— Written instruction —
Repeat the whole of the data, keeping every detail the same.

——————————

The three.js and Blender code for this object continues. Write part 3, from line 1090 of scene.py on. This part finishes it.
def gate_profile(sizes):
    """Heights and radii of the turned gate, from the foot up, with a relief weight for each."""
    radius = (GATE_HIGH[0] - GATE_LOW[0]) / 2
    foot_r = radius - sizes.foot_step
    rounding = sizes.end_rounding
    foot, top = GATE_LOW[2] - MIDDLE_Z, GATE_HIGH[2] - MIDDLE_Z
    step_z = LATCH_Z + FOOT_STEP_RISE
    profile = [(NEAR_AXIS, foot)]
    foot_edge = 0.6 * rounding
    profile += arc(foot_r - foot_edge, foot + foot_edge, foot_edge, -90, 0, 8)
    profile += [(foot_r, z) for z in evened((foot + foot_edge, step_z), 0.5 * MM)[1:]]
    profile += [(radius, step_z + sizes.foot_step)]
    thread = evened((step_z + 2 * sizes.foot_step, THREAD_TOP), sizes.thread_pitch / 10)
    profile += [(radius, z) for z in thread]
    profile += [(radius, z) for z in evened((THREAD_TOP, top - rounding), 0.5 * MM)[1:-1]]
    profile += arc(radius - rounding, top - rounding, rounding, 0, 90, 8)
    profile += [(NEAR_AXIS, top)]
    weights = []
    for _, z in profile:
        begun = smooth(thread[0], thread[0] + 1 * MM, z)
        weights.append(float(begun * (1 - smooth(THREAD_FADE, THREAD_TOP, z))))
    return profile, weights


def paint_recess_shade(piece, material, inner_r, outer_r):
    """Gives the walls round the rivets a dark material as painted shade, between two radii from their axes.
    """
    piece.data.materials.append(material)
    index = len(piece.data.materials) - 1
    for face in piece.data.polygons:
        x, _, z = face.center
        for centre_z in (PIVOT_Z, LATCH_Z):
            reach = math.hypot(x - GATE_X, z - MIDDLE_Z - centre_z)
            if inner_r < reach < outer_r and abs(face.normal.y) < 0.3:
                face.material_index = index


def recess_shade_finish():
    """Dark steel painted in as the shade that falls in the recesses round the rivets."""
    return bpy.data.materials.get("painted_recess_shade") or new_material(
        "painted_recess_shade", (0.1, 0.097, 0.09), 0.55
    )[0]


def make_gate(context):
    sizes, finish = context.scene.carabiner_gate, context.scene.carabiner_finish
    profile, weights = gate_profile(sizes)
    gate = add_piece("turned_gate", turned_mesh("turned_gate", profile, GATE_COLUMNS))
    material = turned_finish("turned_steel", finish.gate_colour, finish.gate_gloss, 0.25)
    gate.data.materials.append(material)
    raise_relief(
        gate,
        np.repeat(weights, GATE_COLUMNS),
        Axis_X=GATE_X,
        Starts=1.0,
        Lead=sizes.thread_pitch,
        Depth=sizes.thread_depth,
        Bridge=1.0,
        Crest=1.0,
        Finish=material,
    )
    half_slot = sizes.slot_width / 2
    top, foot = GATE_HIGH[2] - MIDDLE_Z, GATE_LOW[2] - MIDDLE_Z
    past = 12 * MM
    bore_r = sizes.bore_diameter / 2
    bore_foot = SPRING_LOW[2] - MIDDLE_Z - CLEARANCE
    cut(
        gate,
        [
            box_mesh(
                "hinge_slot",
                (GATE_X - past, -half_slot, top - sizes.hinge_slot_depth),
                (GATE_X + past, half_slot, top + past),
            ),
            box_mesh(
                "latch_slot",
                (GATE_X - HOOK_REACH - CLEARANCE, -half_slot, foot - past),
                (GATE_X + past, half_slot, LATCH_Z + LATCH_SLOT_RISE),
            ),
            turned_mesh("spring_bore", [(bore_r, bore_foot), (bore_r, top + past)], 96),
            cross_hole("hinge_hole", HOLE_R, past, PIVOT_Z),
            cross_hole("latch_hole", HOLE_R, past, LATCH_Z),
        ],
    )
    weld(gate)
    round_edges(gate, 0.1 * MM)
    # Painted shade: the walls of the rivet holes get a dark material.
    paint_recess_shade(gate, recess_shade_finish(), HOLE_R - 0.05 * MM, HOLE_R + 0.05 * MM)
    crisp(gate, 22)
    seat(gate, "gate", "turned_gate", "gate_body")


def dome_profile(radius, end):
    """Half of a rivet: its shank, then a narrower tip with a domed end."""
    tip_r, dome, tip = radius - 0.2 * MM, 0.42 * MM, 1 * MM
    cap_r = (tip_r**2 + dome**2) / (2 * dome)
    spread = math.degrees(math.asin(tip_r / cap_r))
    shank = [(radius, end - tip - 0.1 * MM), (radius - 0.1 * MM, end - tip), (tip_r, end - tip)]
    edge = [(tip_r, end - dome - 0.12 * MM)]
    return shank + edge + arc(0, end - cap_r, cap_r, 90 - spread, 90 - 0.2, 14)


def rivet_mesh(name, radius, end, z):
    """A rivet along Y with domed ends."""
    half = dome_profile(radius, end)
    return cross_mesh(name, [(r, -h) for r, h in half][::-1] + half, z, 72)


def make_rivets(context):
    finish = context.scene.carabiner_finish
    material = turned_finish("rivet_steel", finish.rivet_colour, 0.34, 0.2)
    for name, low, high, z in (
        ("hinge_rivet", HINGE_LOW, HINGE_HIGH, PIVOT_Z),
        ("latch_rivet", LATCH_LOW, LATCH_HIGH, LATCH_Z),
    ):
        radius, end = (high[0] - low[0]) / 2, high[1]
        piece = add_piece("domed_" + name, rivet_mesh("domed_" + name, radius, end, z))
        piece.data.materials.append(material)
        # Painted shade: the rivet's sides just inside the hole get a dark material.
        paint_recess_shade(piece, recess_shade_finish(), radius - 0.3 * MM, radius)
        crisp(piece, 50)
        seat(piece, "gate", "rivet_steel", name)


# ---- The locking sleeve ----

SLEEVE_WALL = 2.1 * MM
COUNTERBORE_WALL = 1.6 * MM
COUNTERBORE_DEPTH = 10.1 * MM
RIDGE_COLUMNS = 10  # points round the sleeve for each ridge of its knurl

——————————

— Full answer —
The three.js and Blender code for this object continues. Write part 3, from line 1090 of scene.py on. This part finishes it.
def gate_profile(sizes):
    """Heights and radii of the turned gate, from the foot up, with a relief weight for each."""
    radius = (GATE_HIGH[0] - GATE_LOW[0]) / 2
    foot_r = radius - sizes.foot_step
    rounding = sizes.end_rounding
    foot, top = GATE_LOW[2] - MIDDLE_Z, GATE_HIGH[2] - MIDDLE_Z
    step_z = LATCH_Z + FOOT_STEP_RISE
    profile = [(NEAR_AXIS, foot)]
    foot_edge = 0.6 * rounding
    profile += arc(foot_r - foot_edge, foot + foot_edge, foot_edge, -90, 0, 8)
    profile += [(foot_r, z) for z in evened((foot + foot_edge, step_z), 0.5 * MM)[1:]]
    profile += [(radius, step_z + sizes.foot_step)]
    thread = evened((step_z + 2 * sizes.foot_step, THREAD_TOP), sizes.thread_pitch / 10)
    profile += [(radius, z) for z in thread]
    profile += [(radius, z) for z in evened((THREAD_TOP, top - rounding), 0.5 * MM)[1:-1]]
    profile += arc(radius - rounding, top - rounding, rounding, 0, 90, 8)
    profile += [(NEAR_AXIS, top)]
    weights = []
    for _, z in profile:
        begun = smooth(thread[0], thread[0] + 1 * MM, z)
        weights.append(float(begun * (1 - smooth(THREAD_FADE, THREAD_TOP, z))))
    return profile, weights


def paint_recess_shade(piece, material, inner_r, outer_r):
    """Gives the walls round the rivets a dark material as painted shade, between two radii from their axes.
    """
    piece.data.materials.append(material)
    index = len(piece.data.materials) - 1
    for face in piece.data.polygons:
        x, _, z = face.center
        for centre_z in (PIVOT_Z, LATCH_Z):
            reach = math.hypot(x - GATE_X, z - MIDDLE_Z - centre_z)
            if inner_r < reach < outer_r and abs(face.normal.y) < 0.3:
                face.material_index = index


def recess_shade_finish():
    """Dark steel painted in as the shade that falls in the recesses round the rivets."""
    return bpy.data.materials.get("painted_recess_shade") or new_material(
        "painted_recess_shade", (0.1, 0.097, 0.09), 0.55
    )[0]


def make_gate(context):
    sizes, finish = context.scene.carabiner_gate, context.scene.carabiner_finish
    profile, weights = gate_profile(sizes)
    gate = add_piece("turned_gate", turned_mesh("turned_gate", profile, GATE_COLUMNS))
    material = turned_finish("turned_steel", finish.gate_colour, finish.gate_gloss, 0.25)
    gate.data.materials.append(material)
    raise_relief(
        gate,
        np.repeat(weights, GATE_COLUMNS),
        Axis_X=GATE_X,
        Starts=1.0,
        Lead=sizes.thread_pitch,
        Depth=sizes.thread_depth,
        Bridge=1.0,
        Crest=1.0,
        Finish=material,
    )
    half_slot = sizes.slot_width / 2
    top, foot = GATE_HIGH[2] - MIDDLE_Z, GATE_LOW[2] - MIDDLE_Z
    past = 12 * MM
    bore_r = sizes.bore_diameter / 2
    bore_foot = SPRING_LOW[2] - MIDDLE_Z - CLEARANCE
    cut(
        gate,
        [
            box_mesh(
                "hinge_slot",
                (GATE_X - past, -half_slot, top - sizes.hinge_slot_depth),
                (GATE_X + past, half_slot, top + past),
            ),
            box_mesh(
                "latch_slot",
                (GATE_X - HOOK_REACH - CLEARANCE, -half_slot, foot - past),
                (GATE_X + past, half_slot, LATCH_Z + LATCH_SLOT_RISE),
            ),
            turned_mesh("spring_bore", [(bore_r, bore_foot), (bore_r, top + past)], 96),
            cross_hole("hinge_hole", HOLE_R, past, PIVOT_Z),
            cross_hole("latch_hole", HOLE_R, past, LATCH_Z),
        ],
    )
    weld(gate)
    round_edges(gate, 0.1 * MM)
    # Painted shade: the walls of the rivet holes get a dark material.
    paint_recess_shade(gate, recess_shade_finish(), HOLE_R - 0.05 * MM, HOLE_R + 0.05 * MM)
    crisp(gate, 22)
    seat(gate, "gate", "turned_gate", "gate_body")


def dome_profile(radius, end):
    """Half of a rivet: its shank, then a narrower tip with a domed end."""
    tip_r, dome, tip = radius - 0.2 * MM, 0.42 * MM, 1 * MM
    cap_r = (tip_r**2 + dome**2) / (2 * dome)
    spread = math.degrees(math.asin(tip_r / cap_r))
    shank = [(radius, end - tip - 0.1 * MM), (radius - 0.1 * MM, end - tip), (tip_r, end - tip)]
    edge = [(tip_r, end - dome - 0.12 * MM)]
    return shank + edge + arc(0, end - cap_r, cap_r, 90 - spread, 90 - 0.2, 14)


def rivet_mesh(name, radius, end, z):
    """A rivet along Y with domed ends."""
    half = dome_profile(radius, end)
    return cross_mesh(name, [(r, -h) for r, h in half][::-1] + half, z, 72)


def make_rivets(context):
    finish = context.scene.carabiner_finish
    material = turned_finish("rivet_steel", finish.rivet_colour, 0.34, 0.2)
    for name, low, high, z in (
        ("hinge_rivet", HINGE_LOW, HINGE_HIGH, PIVOT_Z),
        ("latch_rivet", LATCH_LOW, LATCH_HIGH, LATCH_Z),
    ):
        radius, end = (high[0] - low[0]) / 2, high[1]
        piece = add_piece("domed_" + name, rivet_mesh("domed_" + name, radius, end, z))
        piece.data.materials.append(material)
        # Painted shade: the rivet's sides just inside the hole get a dark material.
        paint_recess_shade(piece, recess_shade_finish(), radius - 0.3 * MM, radius)
        crisp(piece, 50)
        seat(piece, "gate", "rivet_steel", name)


# ---- The locking sleeve ----

SLEEVE_WALL = 2.1 * MM
COUNTERBORE_WALL = 1.6 * MM
COUNTERBORE_DEPTH = 10.1 * MM
RIDGE_COLUMNS = 10  # points round the sleeve for each ridge of its knurl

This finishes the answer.